Marcello é o foco e vetor do roteiro. Se na primeira metade observamos uma opressão submetida corpo a corpo, da metade em diante temos uma mudança estética no filme aliada à nova forma de abordagem do protagonista, que sai de sua linha esperada para uma abordagem menos defensiva, até se fazer ativo de fato. Como dito no início da análise, é construído aqui um novo viés de subserviência e servidão. Se no longa nacional, o abandono já era justificativa suficiente para compreender o jogo narrativo, aqui a percepção é fugidia. Porque Marcello é tão refém da atenção de Simone? Esses dois personagens se complementam na simbiose doentia que estabelecem, e na primeira metade o 'homem-cachorro' do título poderia ser comparado a um vira-lata promovido, que conseguiu até constituir uma família desarranjada. Logo o vira-lata se transformará em um doberman raivoso, quando todos a sua volta não forem mais que animais ferozes com sede de sua pele.

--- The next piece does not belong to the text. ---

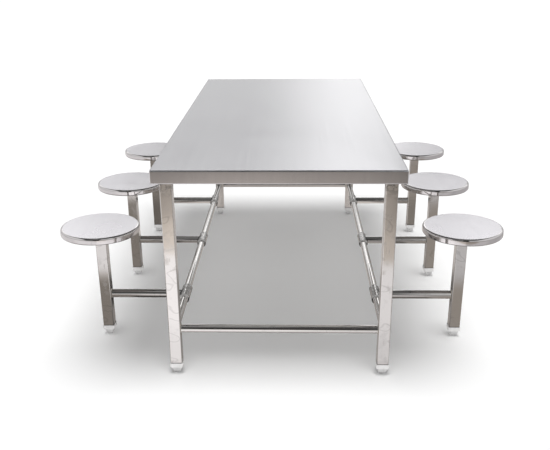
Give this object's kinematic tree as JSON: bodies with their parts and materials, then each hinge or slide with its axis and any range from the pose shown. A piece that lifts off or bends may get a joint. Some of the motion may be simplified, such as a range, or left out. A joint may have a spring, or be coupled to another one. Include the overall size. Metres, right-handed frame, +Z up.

A interação entre Marcello Fonte e Edoardo Pesce é a tônica do filme, e o roteiro vai saindo de um escopo mais aberto para afunilar exatamente neles. Para tal, Garrone precisava de mais do que dois atores talentosos e carismáticos, mas de uma dupla em confluência total. Enquanto Pesce é uma massa de virulência, cujo rosto e tamanho são uma espécie de conjunto ameaçador, Fonte é a imagem da fragilidade aparente - pequeno, dócil, amoroso, diminuto em altura e ainda mais sensível ao ser filmado ao lado de seu companheiro de cena. Ambos se potencializam e transformam essa alegoria num confronto emocionante de acompanhar, e muitas vezes agoniante, uma experiência de destruir os nervos. Fonte acabou por levar o prêmio de ator em Cannes há 3 meses merecidamente, e a transformação que o personagem sofre da primeira pra segunda parte com certeza foi definidor da distinção.

O que não se pode acusar o filme é acerca do trabalho de Garrone enquanto maestro. Se tinha se enchido de pretensão e feito um filme 'gordo' anteriormente ainda que não sem talento (O Conto dos Contos), aqui um dos poucos representantes de brilho do combalido cinema italiano atual volta a entregar um trabalho bastante acima da média. O trabalho visual do filme é impecável e Garrone retorna fazendo o que de melhor criou como característica e que faz intersecção nos seus trabalhos - a construção espacial. Ele nos leva para aquele ambiente afastado e decadente, aquela praça única onde se passa toda a ação, abandonada e feia, envelhecida. Rapidamente somos arremessados àquele lugar, e tal atmosfera contamina e define nossa relação direta com o filme. A luz do filme a cargo de Nicolai Brüel também faz parte do pacote de excepcionalidade, e que também trafega da primeira para a segunda parte em contraste, saindo de uma atmosfera realista para um tom acinzentado, como a indicar o dilúvio emocional onde estão mergulhados todos aqueles homens, transformados em bichos.